◆ **To be done**
Lift out, unaltered, the lines of the material below between the line holding "for name, sign" and the line holding "cad_parts[member].parent = rigid_bodies[body]", counting both.

◆ **Data rows**

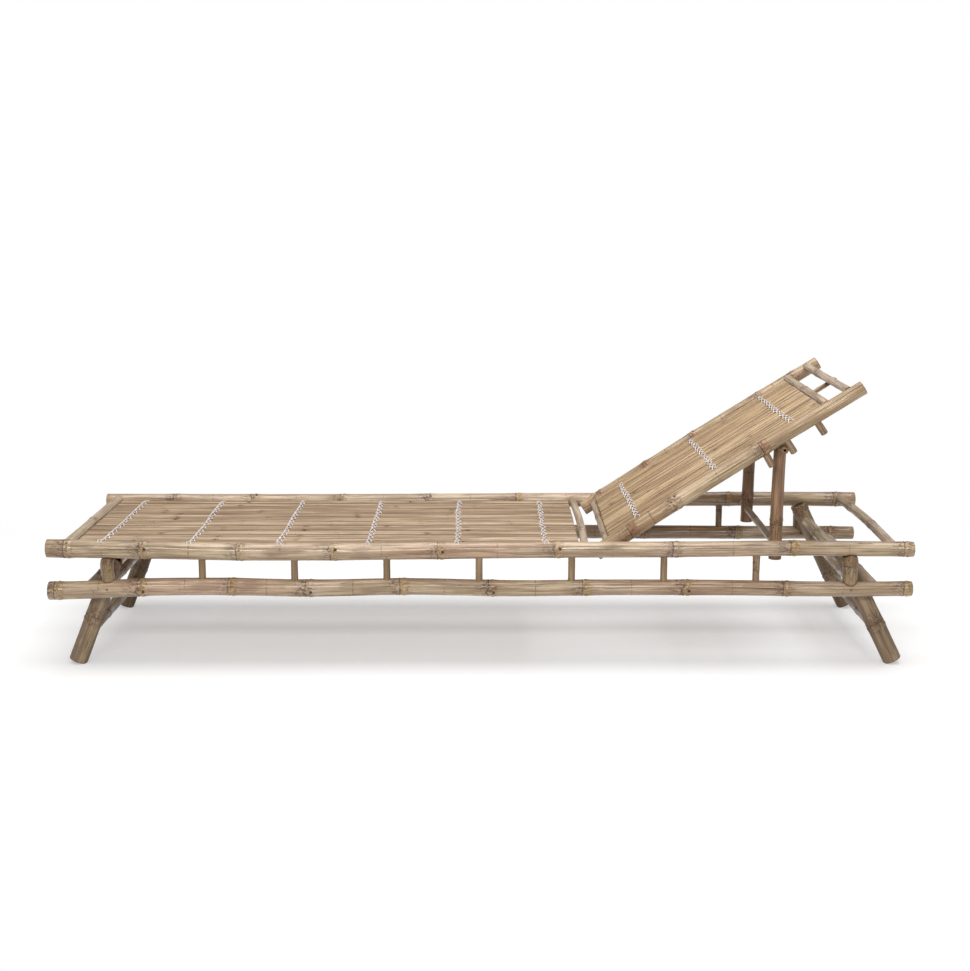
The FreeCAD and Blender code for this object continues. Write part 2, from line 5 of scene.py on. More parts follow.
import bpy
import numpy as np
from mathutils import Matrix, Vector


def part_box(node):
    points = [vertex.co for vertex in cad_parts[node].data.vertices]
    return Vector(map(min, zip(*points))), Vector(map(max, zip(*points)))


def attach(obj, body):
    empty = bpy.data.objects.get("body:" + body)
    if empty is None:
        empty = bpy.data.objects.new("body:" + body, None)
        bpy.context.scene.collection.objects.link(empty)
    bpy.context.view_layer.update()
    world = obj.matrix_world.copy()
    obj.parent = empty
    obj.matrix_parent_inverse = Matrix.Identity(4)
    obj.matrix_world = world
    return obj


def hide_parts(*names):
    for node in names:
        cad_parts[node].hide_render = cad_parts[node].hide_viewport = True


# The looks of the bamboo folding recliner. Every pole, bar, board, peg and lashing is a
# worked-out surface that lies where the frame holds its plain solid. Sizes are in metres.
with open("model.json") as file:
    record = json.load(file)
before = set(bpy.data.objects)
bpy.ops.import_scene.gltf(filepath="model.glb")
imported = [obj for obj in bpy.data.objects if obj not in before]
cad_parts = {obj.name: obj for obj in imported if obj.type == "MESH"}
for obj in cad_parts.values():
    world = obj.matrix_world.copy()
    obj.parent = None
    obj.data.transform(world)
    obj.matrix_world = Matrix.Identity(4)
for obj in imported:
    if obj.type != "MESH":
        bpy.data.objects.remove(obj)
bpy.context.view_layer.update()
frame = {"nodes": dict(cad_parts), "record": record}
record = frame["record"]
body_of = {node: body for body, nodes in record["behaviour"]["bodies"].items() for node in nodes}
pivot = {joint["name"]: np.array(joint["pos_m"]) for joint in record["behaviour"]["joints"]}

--

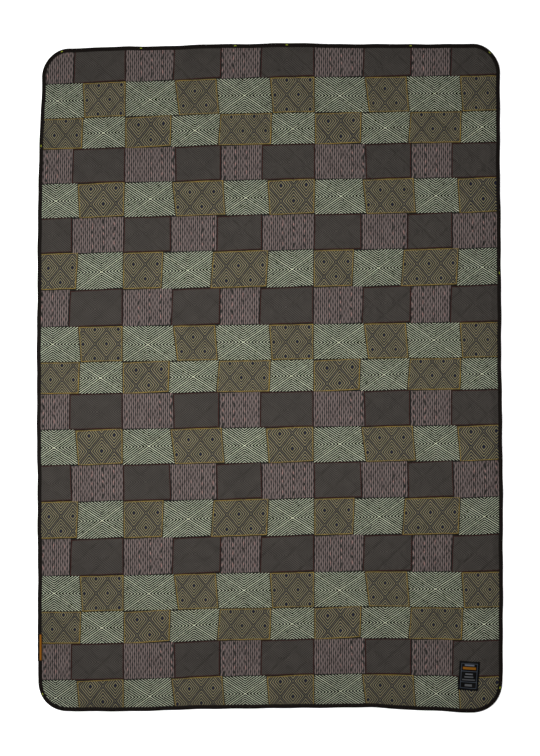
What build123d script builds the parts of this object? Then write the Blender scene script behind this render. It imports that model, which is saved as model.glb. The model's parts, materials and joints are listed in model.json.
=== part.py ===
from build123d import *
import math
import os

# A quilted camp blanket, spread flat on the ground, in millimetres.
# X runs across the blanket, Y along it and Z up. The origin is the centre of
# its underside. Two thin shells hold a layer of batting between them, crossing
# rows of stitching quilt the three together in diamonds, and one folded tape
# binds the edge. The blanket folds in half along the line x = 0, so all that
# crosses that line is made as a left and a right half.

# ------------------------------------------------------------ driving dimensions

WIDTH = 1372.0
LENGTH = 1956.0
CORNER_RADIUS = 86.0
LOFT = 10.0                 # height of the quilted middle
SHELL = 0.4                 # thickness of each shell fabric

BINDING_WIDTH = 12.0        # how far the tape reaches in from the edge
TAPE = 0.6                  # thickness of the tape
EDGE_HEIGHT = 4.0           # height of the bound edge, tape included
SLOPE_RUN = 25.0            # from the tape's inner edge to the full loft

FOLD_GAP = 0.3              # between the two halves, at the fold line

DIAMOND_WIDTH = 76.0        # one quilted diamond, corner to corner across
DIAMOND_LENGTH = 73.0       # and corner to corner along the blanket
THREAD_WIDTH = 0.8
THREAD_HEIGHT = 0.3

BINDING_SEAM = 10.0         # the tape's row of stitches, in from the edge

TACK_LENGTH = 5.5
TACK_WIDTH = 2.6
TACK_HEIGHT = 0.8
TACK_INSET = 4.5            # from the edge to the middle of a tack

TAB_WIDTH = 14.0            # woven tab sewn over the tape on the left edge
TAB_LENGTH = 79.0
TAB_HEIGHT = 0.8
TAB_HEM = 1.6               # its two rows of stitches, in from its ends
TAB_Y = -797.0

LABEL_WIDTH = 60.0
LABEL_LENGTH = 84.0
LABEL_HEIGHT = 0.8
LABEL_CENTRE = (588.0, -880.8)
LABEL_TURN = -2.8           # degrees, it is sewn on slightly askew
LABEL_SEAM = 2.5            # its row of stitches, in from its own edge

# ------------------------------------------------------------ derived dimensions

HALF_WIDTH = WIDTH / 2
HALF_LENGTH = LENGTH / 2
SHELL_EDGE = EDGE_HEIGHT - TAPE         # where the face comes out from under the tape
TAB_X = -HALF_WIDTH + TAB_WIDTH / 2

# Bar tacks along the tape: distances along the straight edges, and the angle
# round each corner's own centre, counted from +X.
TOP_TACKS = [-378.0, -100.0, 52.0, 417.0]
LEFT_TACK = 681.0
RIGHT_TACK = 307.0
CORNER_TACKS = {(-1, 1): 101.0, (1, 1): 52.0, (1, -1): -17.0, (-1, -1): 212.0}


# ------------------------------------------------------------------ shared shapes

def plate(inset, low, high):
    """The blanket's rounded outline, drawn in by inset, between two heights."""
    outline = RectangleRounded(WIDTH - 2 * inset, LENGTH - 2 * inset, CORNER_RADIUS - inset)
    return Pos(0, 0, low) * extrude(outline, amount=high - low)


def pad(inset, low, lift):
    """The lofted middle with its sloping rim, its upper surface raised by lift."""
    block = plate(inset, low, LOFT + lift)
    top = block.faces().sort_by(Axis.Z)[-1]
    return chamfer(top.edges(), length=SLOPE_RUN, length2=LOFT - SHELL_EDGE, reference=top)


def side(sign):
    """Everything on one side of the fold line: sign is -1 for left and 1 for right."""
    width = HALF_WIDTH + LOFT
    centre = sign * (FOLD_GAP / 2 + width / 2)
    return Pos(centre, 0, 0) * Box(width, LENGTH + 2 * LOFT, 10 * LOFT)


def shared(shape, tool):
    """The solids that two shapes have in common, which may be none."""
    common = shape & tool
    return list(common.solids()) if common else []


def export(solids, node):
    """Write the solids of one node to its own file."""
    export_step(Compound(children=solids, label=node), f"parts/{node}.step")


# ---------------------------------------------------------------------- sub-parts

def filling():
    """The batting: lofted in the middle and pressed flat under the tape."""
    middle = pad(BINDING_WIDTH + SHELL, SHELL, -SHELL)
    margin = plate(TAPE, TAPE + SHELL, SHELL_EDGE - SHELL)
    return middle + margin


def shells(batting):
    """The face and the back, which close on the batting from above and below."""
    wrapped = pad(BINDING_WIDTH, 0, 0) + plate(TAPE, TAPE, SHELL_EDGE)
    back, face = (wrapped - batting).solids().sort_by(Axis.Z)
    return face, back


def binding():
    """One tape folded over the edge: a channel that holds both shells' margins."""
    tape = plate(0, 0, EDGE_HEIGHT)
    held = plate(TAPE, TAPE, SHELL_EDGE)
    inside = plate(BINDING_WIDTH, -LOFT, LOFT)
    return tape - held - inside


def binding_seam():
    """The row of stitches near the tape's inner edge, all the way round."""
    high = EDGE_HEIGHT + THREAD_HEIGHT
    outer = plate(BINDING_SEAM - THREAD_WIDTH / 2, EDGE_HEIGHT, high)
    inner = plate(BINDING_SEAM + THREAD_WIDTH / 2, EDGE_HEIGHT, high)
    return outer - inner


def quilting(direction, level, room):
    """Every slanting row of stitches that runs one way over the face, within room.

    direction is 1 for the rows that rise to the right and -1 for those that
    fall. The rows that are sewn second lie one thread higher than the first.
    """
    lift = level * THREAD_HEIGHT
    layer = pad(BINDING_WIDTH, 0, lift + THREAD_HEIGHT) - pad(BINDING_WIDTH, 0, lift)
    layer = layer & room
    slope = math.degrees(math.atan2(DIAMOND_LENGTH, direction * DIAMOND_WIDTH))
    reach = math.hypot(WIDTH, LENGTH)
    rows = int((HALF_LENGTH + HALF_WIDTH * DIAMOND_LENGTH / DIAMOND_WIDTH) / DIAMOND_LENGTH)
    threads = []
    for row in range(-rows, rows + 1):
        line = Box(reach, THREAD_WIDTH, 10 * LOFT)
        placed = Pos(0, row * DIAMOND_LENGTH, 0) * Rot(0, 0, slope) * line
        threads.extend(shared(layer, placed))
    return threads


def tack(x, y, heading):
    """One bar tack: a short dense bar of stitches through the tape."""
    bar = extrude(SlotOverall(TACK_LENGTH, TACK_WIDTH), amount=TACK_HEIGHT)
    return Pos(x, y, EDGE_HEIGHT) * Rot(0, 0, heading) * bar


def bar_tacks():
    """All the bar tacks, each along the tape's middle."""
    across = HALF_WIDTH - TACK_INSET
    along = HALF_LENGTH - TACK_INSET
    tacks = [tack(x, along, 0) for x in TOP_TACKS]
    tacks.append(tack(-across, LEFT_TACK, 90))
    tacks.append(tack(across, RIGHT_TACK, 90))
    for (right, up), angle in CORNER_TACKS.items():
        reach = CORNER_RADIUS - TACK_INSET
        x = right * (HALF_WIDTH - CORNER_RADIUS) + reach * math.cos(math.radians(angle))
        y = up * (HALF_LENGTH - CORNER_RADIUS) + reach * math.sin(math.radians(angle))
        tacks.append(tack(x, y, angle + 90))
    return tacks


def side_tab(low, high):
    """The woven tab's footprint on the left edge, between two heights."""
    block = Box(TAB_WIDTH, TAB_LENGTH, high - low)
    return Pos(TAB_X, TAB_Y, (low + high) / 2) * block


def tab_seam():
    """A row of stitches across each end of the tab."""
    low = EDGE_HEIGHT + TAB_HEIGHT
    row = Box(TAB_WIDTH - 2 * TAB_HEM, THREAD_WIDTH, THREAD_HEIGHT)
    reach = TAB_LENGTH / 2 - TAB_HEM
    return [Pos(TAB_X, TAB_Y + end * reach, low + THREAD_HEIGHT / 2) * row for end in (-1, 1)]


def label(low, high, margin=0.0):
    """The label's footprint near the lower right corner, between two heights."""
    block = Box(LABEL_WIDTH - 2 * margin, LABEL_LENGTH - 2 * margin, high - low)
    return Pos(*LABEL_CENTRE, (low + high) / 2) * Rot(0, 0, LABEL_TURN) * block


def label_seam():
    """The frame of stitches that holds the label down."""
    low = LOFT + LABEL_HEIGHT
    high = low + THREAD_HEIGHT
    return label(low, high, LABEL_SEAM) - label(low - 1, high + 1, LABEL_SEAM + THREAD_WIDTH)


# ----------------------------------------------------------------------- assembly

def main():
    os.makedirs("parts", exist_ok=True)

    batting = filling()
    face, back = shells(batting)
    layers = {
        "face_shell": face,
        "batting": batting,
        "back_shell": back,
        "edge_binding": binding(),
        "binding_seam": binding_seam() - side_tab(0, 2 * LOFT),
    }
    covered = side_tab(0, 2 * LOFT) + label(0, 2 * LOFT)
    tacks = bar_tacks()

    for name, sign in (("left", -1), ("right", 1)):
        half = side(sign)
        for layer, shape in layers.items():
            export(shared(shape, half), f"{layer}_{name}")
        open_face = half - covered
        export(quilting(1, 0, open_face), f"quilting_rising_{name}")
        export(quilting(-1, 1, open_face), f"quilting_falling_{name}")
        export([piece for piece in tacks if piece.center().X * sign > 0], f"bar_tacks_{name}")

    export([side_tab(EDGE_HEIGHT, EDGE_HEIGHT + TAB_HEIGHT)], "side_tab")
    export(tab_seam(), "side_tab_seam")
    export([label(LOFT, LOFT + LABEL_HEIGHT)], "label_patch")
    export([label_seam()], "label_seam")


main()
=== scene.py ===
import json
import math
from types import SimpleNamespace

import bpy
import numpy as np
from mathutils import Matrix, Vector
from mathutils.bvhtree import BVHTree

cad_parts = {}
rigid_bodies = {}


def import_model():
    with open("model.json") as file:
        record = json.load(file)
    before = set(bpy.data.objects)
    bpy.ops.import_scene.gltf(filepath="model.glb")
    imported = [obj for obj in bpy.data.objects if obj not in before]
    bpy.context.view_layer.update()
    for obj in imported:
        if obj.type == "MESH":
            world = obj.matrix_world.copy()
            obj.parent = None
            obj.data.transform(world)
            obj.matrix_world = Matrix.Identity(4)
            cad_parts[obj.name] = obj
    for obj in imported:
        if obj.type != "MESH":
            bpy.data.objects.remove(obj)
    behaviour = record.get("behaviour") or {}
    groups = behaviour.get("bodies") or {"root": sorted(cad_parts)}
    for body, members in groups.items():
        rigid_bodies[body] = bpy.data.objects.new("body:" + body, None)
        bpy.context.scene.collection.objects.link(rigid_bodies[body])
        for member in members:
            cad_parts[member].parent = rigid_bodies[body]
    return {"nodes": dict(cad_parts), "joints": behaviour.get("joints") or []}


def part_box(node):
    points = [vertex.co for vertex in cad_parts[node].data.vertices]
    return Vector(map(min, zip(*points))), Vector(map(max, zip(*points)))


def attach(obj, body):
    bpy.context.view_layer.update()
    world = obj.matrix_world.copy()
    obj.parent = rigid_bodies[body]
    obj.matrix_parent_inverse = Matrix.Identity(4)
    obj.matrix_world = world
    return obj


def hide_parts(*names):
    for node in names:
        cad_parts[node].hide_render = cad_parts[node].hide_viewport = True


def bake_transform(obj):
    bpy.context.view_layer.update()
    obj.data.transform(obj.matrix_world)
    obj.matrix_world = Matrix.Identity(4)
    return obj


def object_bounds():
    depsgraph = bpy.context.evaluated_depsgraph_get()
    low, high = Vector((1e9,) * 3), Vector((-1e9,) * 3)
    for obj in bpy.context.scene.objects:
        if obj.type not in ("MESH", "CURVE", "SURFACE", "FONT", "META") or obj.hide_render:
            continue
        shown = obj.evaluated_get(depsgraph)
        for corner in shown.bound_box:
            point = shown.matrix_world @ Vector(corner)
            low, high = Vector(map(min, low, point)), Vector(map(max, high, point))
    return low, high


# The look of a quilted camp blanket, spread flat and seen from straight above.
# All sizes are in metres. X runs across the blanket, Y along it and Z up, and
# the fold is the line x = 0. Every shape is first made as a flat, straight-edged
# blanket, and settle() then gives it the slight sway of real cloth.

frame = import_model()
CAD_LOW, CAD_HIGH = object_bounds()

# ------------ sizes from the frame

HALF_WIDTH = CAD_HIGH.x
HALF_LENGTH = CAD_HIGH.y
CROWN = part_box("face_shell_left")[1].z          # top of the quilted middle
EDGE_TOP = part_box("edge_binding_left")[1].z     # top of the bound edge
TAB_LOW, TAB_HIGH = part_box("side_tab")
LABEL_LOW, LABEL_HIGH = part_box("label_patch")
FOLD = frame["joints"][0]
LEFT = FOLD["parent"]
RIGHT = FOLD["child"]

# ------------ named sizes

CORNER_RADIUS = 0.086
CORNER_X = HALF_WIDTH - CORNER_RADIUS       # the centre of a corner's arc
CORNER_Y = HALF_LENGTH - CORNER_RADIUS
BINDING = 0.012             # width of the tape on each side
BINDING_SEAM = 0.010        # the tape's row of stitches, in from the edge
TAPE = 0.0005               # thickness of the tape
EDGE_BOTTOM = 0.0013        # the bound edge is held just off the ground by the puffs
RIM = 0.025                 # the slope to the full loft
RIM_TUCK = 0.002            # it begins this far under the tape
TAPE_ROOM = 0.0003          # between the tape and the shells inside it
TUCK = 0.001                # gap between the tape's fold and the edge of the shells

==

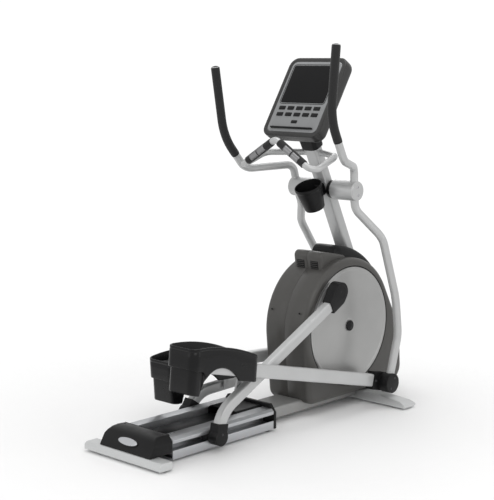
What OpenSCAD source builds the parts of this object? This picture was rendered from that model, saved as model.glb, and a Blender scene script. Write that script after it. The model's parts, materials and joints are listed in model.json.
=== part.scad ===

◆ **Task output**
    for name, sign in (("left", -1), ("right", 1)):
        half = side(sign)
        for layer, shape in layers.items():
            export(shared(shape, half), f"{layer}_{name}")
        open_face = half - covered
        export(quilting(1, 0, open_face), f"quilting_rising_{name}")
        export(quilting(-1, 1, open_face), f"quilting_falling_{name}")
        export([piece for piece in tacks if piece.center().X * sign > 0], f"bar_tacks_{name}")

    export([side_tab(EDGE_HEIGHT, EDGE_HEIGHT + TAB_HEIGHT)], "side_tab")
    export(tab_seam(), "side_tab_seam")
    export([label(LOFT, LOFT + LABEL_HEIGHT)], "label_patch")
    export([label_seam()], "label_seam")


main()
=== scene.py ===
import json
import math
from types import SimpleNamespace

import bpy
import numpy as np
from mathutils import Matrix, Vector
from mathutils.bvhtree import BVHTree

cad_parts = {}
rigid_bodies = {}


def import_model():
    with open("model.json") as file:
        record = json.load(file)
    before = set(bpy.data.objects)
    bpy.ops.import_scene.gltf(filepath="model.glb")
    imported = [obj for obj in bpy.data.objects if obj not in before]
    bpy.context.view_layer.update()
    for obj in imported:
        if obj.type == "MESH":
            world = obj.matrix_world.copy()
            obj.parent = None
            obj.data.transform(world)
            obj.matrix_world = Matrix.Identity(4)
            cad_parts[obj.name] = obj
    for obj in imported:
        if obj.type != "MESH":
            bpy.data.objects.remove(obj)
    behaviour = record.get("behaviour") or {}
    groups = behaviour.get("bodies") or {"root": sorted(cad_parts)}
    for body, members in groups.items():
        rigid_bodies[body] = bpy.data.objects.new("body:" + body, None)
        bpy.context.scene.collection.objects.link(rigid_bodies[body])
        for member in members:
            cad_parts[member].parent = rigid_bodies[body]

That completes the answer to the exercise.